As I entered college and put a few years under my belt I faced a sad reality. For the first time in American history my generation, Generation X, was going to be the first generation to live below the standard of their parents. The sad reality was that a college degree was not going to be enough to secure a substantial job in today's specialized society. Personally I felt a little heat on my neck to make sure I made the NFL and secure my future.

Fast forward to 2002 and the economy was booming. I even purchased my first two properties. Eventually I would purchase four additional properties. My career was taking off and there was not a worry in my portfolio. On the international scene the bloods and crips were back at it again. And you never heard about the innocent bystanders blown away in the streets of Iraq by fly-by bombings. Ditto that in Afghanistan. One day it's a wedding party wiped out; the next day it's a school. It is still going on in 2009.

Now in 2009 I am lucky if my properties are worth what I bought them for several years ago. I basically did what people told me to do, what smart people told me to do. I followed a blueprint. I bought real estate. Luckily for me I can afford to keep making payments on my investments that are anything but. A lot of Americans are not so lucky.

Banks are being bailed out, but people are being left to fail. After all, the people make the economy, not the banks. The people go to work, not the banks. Our economy is not what we thought it was. The people who are supposedly geniuses making sure our money, banks, economy, and growth are going in the right direction are not who we thought they were.

At one point in time I would look to invest my money and make 10%. Now I have realized I am better off with 4% tax-free bonds! They are safe, secure. I know I sound like a bodyguard. I have to bodyguard my money. After all, Madoff made off with smart people's money, people a whole lot more smart than I am.

Nothing is what we thought it was in today's economy. So what do we do now? Where do we go from here? People are obviously scared to spend their money. They might be jobless tomorrow.

Why bail out the banks with this stimulus package? I suggest we take the $700 billion and give every American with a Social Security number over the age of 18 $150k each. Younger Americans should also get money as well but less then $150k. Wouldn't that blow up our economy? Everyone is going to be paying their mortgages, buying new homes, buying new cars, shopping, and spending money at every store in America. Why give money to banks that are not giving money back to the people? All the companies that are receiving bailout money are still giving out these ridiculous bonuses. So just go right to the people who pay the taxes and make the economy what it is. Give them the money. They are the ones who need it.

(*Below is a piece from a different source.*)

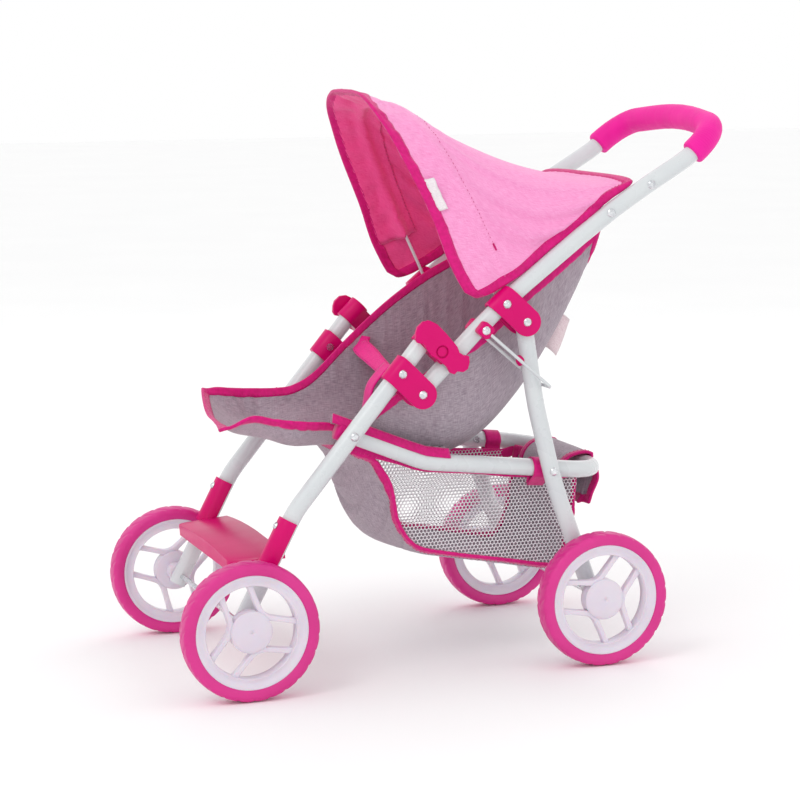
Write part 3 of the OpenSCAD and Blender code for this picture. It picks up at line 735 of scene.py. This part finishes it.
# ---- Handle grip ----

def make_grip():
    tilt, start, clear, corner, peak = 40, (434, 465.4), 6, 41, 57.1
    side = 106

    def on_bar(x, s):
        return at(x, *(np.array(start) + polar(s, tilt)))

    path = rounded_path([on_bar(side, clear), on_bar(side, corner), on_bar(0, peak), on_bar(-side, corner),
                         on_bar(-side, clear)], [0, 0.036, 0.300, 0.036, 0], 3)
    line = resampled(path, 420)
    rng = np.random.default_rng(7)
    uneven = 1 + 0.006 * np.convolve(rng.standard_normal(480), np.ones(6) / 6, "same")[:420]

    def shape(s, total):
        edge = min(s, total - s)
        roll = math.sqrt(max(0.0, 1 - (1 - min(edge / 0.003, 1)) ** 2))
        rib = 0.010 * math.sin(2 * math.pi * s / 0.0021)
        return (0.80 + 0.20 * roll) * (1 - 0.010 + rib * min(edge / 0.004, 1)) * uneven[int(s / total * 419)]

    grip = tube("grip_foam_sleeve", line, 0.012, 40, shape)
    grip.data.materials.append(FOAM)
    stand_for(grip, "handle_grip", "handle")


# ---- Canopy ----

HEM_FRONT, HEM_BACK = np.array([238, 341]), np.array([379, 443.7])
BOW_TILT = 114.5
RIDGE_Y = (136, 384)
RIDGE_Z = [(0, 529), (0.1, 523), (0.2, 513), (0.4, 487), (0.6, 466.5), (0.8, 454), (1, 447.5)]
# How far the front edge is drawn back (or forward, negative) at each height
FRONT_DRAW = [(330, -18), (360, -19), (380, -18), (394, -15.5), (415, -11.5), (434, -9.5), (455, -8),
              (473, -6.5), (493, -4.5), (515, -3), (530, 0)]
CORNER_R = 19


def canopy_grid(m, n):
    """The canopy's cloth, from the front edge to the rear edge and from the left hem to the right."""
    grid = np.zeros((m, n, 3))
    for i in range(m):
        u = i / (m - 1)
        hem = HEM_FRONT + (HEM_BACK - HEM_FRONT) * u
        hem = hem + np.array([0.35, -0.9]) * 7.0 * (1 - u) ** 6
        top = np.array([RIDGE_Y[0] + (RIDGE_Y[1] - RIDGE_Y[0]) * u, smooth_value(RIDGE_Z, u)])
        half = 105.5 - 3 * u
        for j in range(n):
            t = math.pi * j / (n - 1)
            x = half * math.copysign(abs(math.cos(t)) ** 0.55, math.cos(t))
            rise = math.sin(t) ** 0.8
            side_dip = 5.5 * math.sin(2 * t) ** 2 * math.sin(math.pi * u) ** 2
            x -= math.copysign(side_dip, x)
            p = hem + (top - hem) * rise
            p[0] += smooth_value(FRONT_DRAW, p[1]) * max(0.0, 1 - u / 0.4) ** 1.5
            a = max(0.0, 1 - u * 170 / CORNER_R)
            b = max(0.0, 1 - np.linalg.norm(top - hem) * rise / CORNER_R)
            p += CORNER_R * (a * (1 - math.sqrt(1 - b * b / 2)) * np.array([0.83, 0.56])
                             + b * (1 - math.sqrt(1 - a * a / 2)) * np.array([-0.45, 0.89]))
            p[1] += 1.5 * math.sin(u * 16 + 1) * (1 - rise) ** 6
            grid[i, j] = at(x, *p)
    return np.array([resampled(row, n) for row in grid])


def make_canopy():
    m, n = 60, 96
    rest = canopy_grid(m, n)
    held = edges_held(m, n)
    held[9:11] = True
    grid = settle(rest, held, slack=0.018, cap=0.005, weight=0.6)
    # The inner face gets the darker copy of the pink cloth, which is painted shade
    canopy = sheet_piece("canopy_cloth", grid, ROSE, ROSE_INNER_SHADE)
    pieces = [canopy, binding("canopy_front_binding", grid, "start", 0.0095, 0.0016),
              binding("canopy_rear_binding", grid, "end", 0.0090, 0.0015, wave=0.10)]
    pieces += [binding(f"canopy_hem_{side}", grid, side, wave=0.14) for side in ("left", "right")]
    for k, edge in enumerate(("start", "end", "left", "right")):
        pieces.append(edge_stitches(f"canopy_edge_stitches_{k}", grid, edge, 0.0072, 0.0014))
    normal = normals_of(grid)
    pieces += make_sleeve(grid, normal, make_bow(grid, normal))
    pieces.append(make_canopy_label(grid))
    for piece in pieces:
        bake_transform(piece)
    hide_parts("canopy")


def behind_bow(p):
    """Distance in metres behind the plane of the wire bow, and the distance up it from its pivot."""
    pivot = np.array(JOINTS["canopy_fold"]["pos_m"])
    d = (np.asarray(p) - pivot)[..., 1:]
    return d @ polar(1, BOW_TILT - 90), d @ polar(1, BOW_TILT)


def bow_line(grid, normal, j, distance):
    """Point and normal in column j of the canopy, at a distance behind the bow's plane."""
    s = behind_bow(grid[:, j])[0]
    return [at_distance(g[:, j], s, distance) for g in (grid, normal)]


def bow_columns(grid, normal, low):
    """Columns of the canopy in which the bow's plane is at least that far up."""
    return [j for j in range(grid.shape[1]) if behind_bow(bow_line(grid, normal, j, 0)[0])[1] > low]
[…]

The most interesting challenge for President Obama, as I see it, is in creating jobs, the environment, and world politics. What ever happened to "made in America"? Wouldn't it be a great idea to pay Americans to make products bought in American and maybe even export? I believe the majority of jobs will come in infrastructure and alternative energy. Not only our country but also our world desperately needs both, especially alternative energy. I am also looking forward to America's status in the world improving. Americans are still being looked down upon for what Bush has done, when in fact the majority of Americans are anti-war. Let's stop spending money on war, and spend money on education, infrastructure, health sciences, and food.

World politics, economy, environment, job security, savings/investing -- even these topics go through the minds of NFL football players. Yes, change is coming. But when?